_Exercise directions:_ Show all lines holding the string "joints".

_Information supplied:_
■ ■ ■ ■ ■

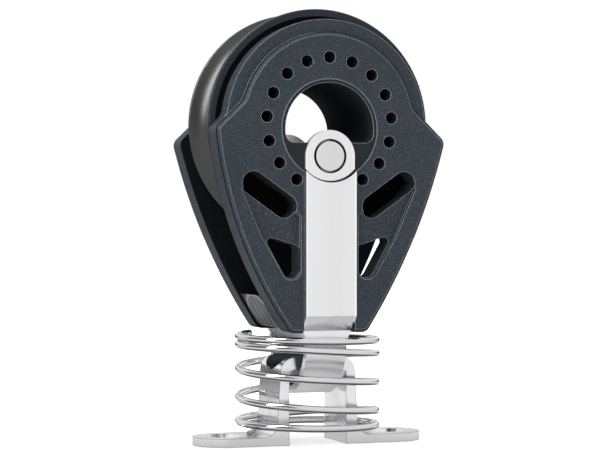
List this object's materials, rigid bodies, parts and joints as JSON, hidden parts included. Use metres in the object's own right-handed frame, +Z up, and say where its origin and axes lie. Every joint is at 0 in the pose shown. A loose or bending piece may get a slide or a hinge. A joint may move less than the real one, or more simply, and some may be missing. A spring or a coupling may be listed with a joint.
{
  "type": "stand-up single block",
  "caption": "Stand-up single rope block: moulded cheeks round a ball-bearing sheave, a bent steel strap looped under a two-hole pad eye, and a coil spring that holds it upright.",
  "frame": {"origin": "centre of the pad eye's footprint, on the deck that its feet stand on", "axes": "+Z up from the deck along the upright block; +Y along the sheave's axle, away from the near cheek; +X along the row of the two deck holes"},
  "size_m": [0.0424, 0.0256, 0.0755],
  "materials": {
    "cheek_nylon": "moulded, fine grain",
    "core_nylon": "moulded, fine grain",
    "head_nylon": "moulded, fine ribs",
    "sheave_resin": "smooth satin",
    "ball_resin": "polished resin",
    "strap_steel": "fine satin",
    "rivet_steel": "fine satin",
    "eye_steel": "mirror polished stainless",
    "spring_steel": "bright drawn wire"
  },
  "bodies": {
    "pad_eye": {"pad_eye": "eye_steel"},
    "spring": {"stand_up_spring": "spring_steel"},
    "block": {"near_cheek": "cheek_nylon", "far_cheek": "cheek_nylon", "hub_core": "core_nylon", "head_block": "head_nylon", "strap": "strap_steel", "hub_rivet": "rivet_steel"},
    "sheave": {"sheave": "sheave_resin"},
    "main_ball_row": {"main_ball_01": "ball_resin", "main_ball_02": "ball_resin", "main_ball_03": "ball_resin", "main_ball_04": "ball_resin", "main_ball_05": "ball_resin", "main_ball_06": "ball_resin", "main_ball_07": "ball_resin", "main_ball_08": "ball_resin", "main_ball_09": "ball_resin", "main_ball_10": "ball_resin", "main_ball_11": "ball_resin", "main_ball_12": "ball_resin", "main_ball_13": "ball_resin", "main_ball_14": "ball_resin", "main_ball_15": "ball_resin", "main_ball_16": "ball_resin", "main_ball_17": "ball_resin", "main_ball_18": "ball_resin", "main_ball_19": "ball_resin", "main_ball_20": "ball_resin", "main_ball_21": "ball_resin", "main_ball_22": "ball_resin", "main_ball_23": "ball_resin"},
    "near_ball_row": {"near_side_balls": "ball_resin"},
    "far_ball_row": {"far_side_balls": "ball_resin"}
  },
  "joints": [
    {"name": "lean_sideways", "type": "hinge", "parent": "pad_eye", "child": "spring", "pos_m": [0, 0, -0.0009], "axis": [0, 1, 0], "range_deg": [-6, 6], "stiffness_Nm_per_rad": 0.15, "deforming": ["stand_up_spring"]},
    {"name": "lean_fore_aft", "type": "hinge", "parent": "spring", "child": "block", "pos_m": [0, 0, 0.0191], "axis": [1, 0, 0], "range_deg": [-35, 35], "stiffness_Nm_per_rad": 0.15, "deforming": ["stand_up_spring"]},
    {"name": "sheave_spin", "type": "hinge", "parent": "block", "child": "sheave", "pos_m": [0, 0, 0.0555], "axis": [0, 1, 0], "continuous": true},
    {"name": "main_ball_orbit", "type": "hinge", "parent": "block", "child": "main_ball_row", "pos_m": [0, 0, 0.0555], "axis": [0, 1, 0], "continuous": true},
    {"name": "near_ball_orbit", "type": "hinge", "parent": "block", "child": "near_ball_row", "pos_m": [0, 0, 0.0555], "axis": [0, 1, 0], "continuous": true},
    {"name": "far_ball_orbit", "type": "hinge", "parent": "block", "child": "far_ball_row", "pos_m": [0, 0, 0.0555], "axis": [0, 1, 0], "continuous": true}
  ],
  "couplings": [
    {"joint": "main_ball_orbit", "follows": "sheave_spin", "ratio": 0.56422},
    {"joint": "near_ball_orbit", "follows": "sheave_spin", "ratio": 0.5},
    {"joint": "far_ball_orbit", "follows": "sheave_spin", "ratio": 0.5}
  ]
}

■ ■ ■ ■ ■

_Solution to this task:_
List this object's materials, rigid bodies, parts and joints as JSON, hidden parts included. Use metres in the object's own right-handed frame, +Z up, and say where its origin and axes lie. Every joint is at 0 in the pose shown. A loose or bending piece may get a slide or a hinge. A joint may move less than the real one, or more simply, and some may be missing. A spring or a coupling may be listed with a joint.
  "joints": [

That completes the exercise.